Interview by Katrina Barbuto
When finishing his Physiotherapy Degree, Dr Mark Merolli said he never thought he would have a complete career transformation and immersion into health informatics and digital health: consumer health technology, clinical informatics, research informatics, data analytics, education.
Mark said while practicing as a physiotherapist he was drawn into understanding the impact of patients having greater access to health information/support networks online, and how this influences their approach to health management.
Mark explained that “CHIA offered somewhat of a complementarity to the rigor of a PhD training program I underwent in health informatics as well as my clinical background. I wanted to undertake the CHIA program to augment and broaden my horizons across a range of areas in health informatics, as well as open doors to a network with more colleagues and industry partners.”
“Doing the CHIA program was useful to break down those conceptual barriers, widen my knowledge base and boost my skillset when approaching different challenges in healthcare.
“Now, when I work with colleagues from different professional backgrounds, I can approach discussions and projects using a standard framework.
“I also have no doubt that CHIA has contributed to my recent career progressions and new job roles. It’s given me the confidence to work in a leadership and directorial role and know that I’m across the profession. It’s also given me a skillset and network that I can use to help pioneer and progress digital health and informatics in the physiotherapy profession,” said Mark.
Still practicing as a clinical physiotherapist part-time, Mark is now the Academic Director of Digital Health and Informatics in the School of Health Sciences at Swinburne University of Technology, Melbourne. Mark said that “the role is diverse but primarily involves a high amount of industry facing engagement, strategic planning, curriculum and course planning in digital health and informatics, lecturing, and conducting research.”

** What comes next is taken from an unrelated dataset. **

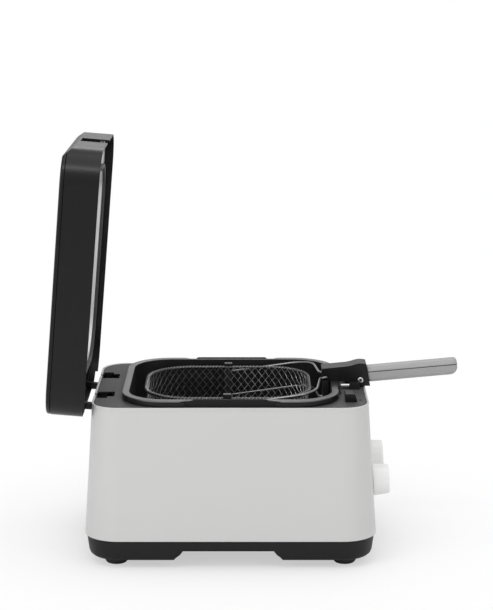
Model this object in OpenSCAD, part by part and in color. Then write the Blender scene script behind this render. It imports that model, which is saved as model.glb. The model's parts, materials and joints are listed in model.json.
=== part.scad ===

Where do you see health informatics in 5/10 years? “It’s becoming clearer that the wider health workforce and job roles are gearing up to include growing reference to skillsets in digital health and informatics. Within the next 5-10 years, I’m envisioning that more and more jobs and job applications will increasingly list competency and/or formal qualifications in digital health and informatics as essentials and desirables. This bodes well for the professional to pursue official credentialing. I think consequently and knock-on effect from this, it will put increasing onus back onto professional accreditation bodies (particularly those in the clinical health professions) to consider informatics as a required competency for practice,” said Mark.
Dr Mark Merolli
Academic Director of Digital Health – Swinburne University
Dr Mark Merolli is a health informatician, having done a PhD at the University of Melbourne, and a Physiotherapist. He is the Academic Director of Digital Health at Swinburne University of Technology – a passionate educator of future health professionals in digital health and a clinical health professional.